### Description of the task
In the material below, find how many lines contain the string "three". Write only that number.

### Recorded information
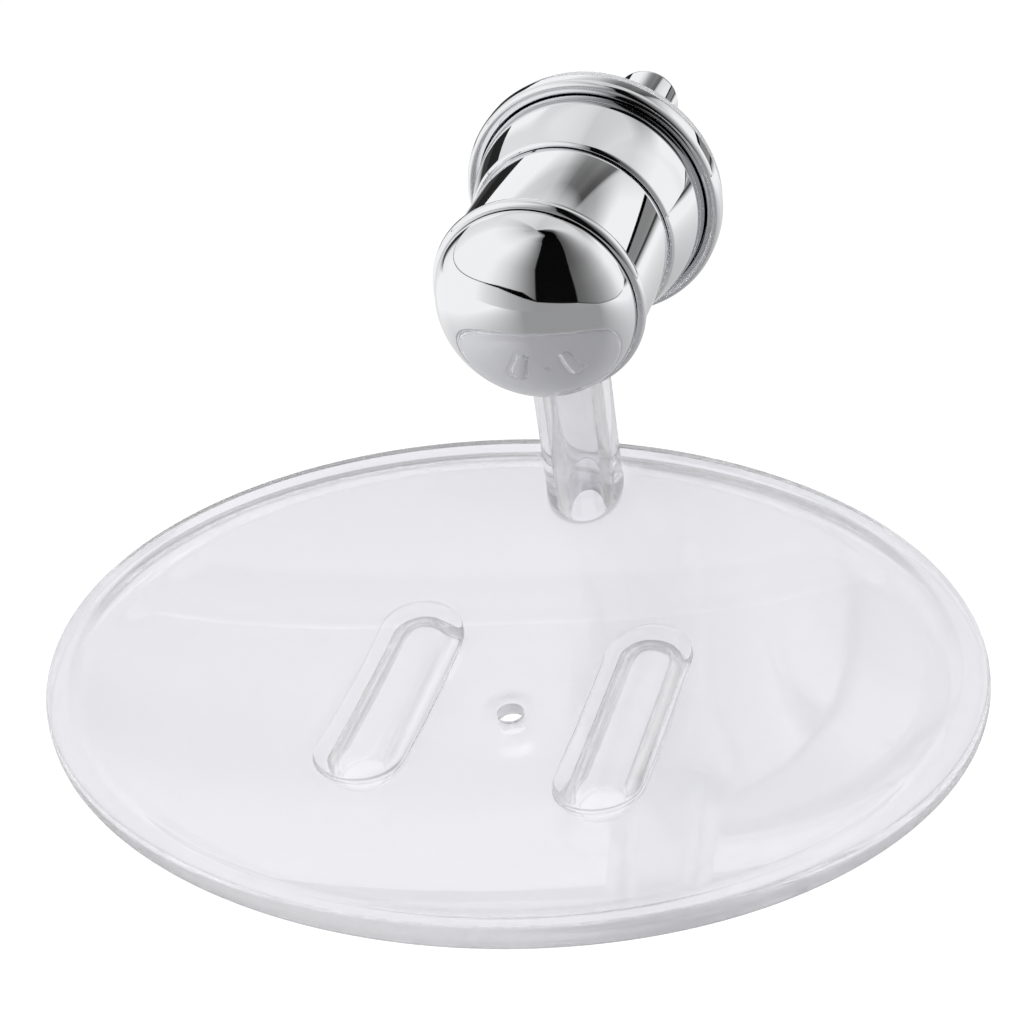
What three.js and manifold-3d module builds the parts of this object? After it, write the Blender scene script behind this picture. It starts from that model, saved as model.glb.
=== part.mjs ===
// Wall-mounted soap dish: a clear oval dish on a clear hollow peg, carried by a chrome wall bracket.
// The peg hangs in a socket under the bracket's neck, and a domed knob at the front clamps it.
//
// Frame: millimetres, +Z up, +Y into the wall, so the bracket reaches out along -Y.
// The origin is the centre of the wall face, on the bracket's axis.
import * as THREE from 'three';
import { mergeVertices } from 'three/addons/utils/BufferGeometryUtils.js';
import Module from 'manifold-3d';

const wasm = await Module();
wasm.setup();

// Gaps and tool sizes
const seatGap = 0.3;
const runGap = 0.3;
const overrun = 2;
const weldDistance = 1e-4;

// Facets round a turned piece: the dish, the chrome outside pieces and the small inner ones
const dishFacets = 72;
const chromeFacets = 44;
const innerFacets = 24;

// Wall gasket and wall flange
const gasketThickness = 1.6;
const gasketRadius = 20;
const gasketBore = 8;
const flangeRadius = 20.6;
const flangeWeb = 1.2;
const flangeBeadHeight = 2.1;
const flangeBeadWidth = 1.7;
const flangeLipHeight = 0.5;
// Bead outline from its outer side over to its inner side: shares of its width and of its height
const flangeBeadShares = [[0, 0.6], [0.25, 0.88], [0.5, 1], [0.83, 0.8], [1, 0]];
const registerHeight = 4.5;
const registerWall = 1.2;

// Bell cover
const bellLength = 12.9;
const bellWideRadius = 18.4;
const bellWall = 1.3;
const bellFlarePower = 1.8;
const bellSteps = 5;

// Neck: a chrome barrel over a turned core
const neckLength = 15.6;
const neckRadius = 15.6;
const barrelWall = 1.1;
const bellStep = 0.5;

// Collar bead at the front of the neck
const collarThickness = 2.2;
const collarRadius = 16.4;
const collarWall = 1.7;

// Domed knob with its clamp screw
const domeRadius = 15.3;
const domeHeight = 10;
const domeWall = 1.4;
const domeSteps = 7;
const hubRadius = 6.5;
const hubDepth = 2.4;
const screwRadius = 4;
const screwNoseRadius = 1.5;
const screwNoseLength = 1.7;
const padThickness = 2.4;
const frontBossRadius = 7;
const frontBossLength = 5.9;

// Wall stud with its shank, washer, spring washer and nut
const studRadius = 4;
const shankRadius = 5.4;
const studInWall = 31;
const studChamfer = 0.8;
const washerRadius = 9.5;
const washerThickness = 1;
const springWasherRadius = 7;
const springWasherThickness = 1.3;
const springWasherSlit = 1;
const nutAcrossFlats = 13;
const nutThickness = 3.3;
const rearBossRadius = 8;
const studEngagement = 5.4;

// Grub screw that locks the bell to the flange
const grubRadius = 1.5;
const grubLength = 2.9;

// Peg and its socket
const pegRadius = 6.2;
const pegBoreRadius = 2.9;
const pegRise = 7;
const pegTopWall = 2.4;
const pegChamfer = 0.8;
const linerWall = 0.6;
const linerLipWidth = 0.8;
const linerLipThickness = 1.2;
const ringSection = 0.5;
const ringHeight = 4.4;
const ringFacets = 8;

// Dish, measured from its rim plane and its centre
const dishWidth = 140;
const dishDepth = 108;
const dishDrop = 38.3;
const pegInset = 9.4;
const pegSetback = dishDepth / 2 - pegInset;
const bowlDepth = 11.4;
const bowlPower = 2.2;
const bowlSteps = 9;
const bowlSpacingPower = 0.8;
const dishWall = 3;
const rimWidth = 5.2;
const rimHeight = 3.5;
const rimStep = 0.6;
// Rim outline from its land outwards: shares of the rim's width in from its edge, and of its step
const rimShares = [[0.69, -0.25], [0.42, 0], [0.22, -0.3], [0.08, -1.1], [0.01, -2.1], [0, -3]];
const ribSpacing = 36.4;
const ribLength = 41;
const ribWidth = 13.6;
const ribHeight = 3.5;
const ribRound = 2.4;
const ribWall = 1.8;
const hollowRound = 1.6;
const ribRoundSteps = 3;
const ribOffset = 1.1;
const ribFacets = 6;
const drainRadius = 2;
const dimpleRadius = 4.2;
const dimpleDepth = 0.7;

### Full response
3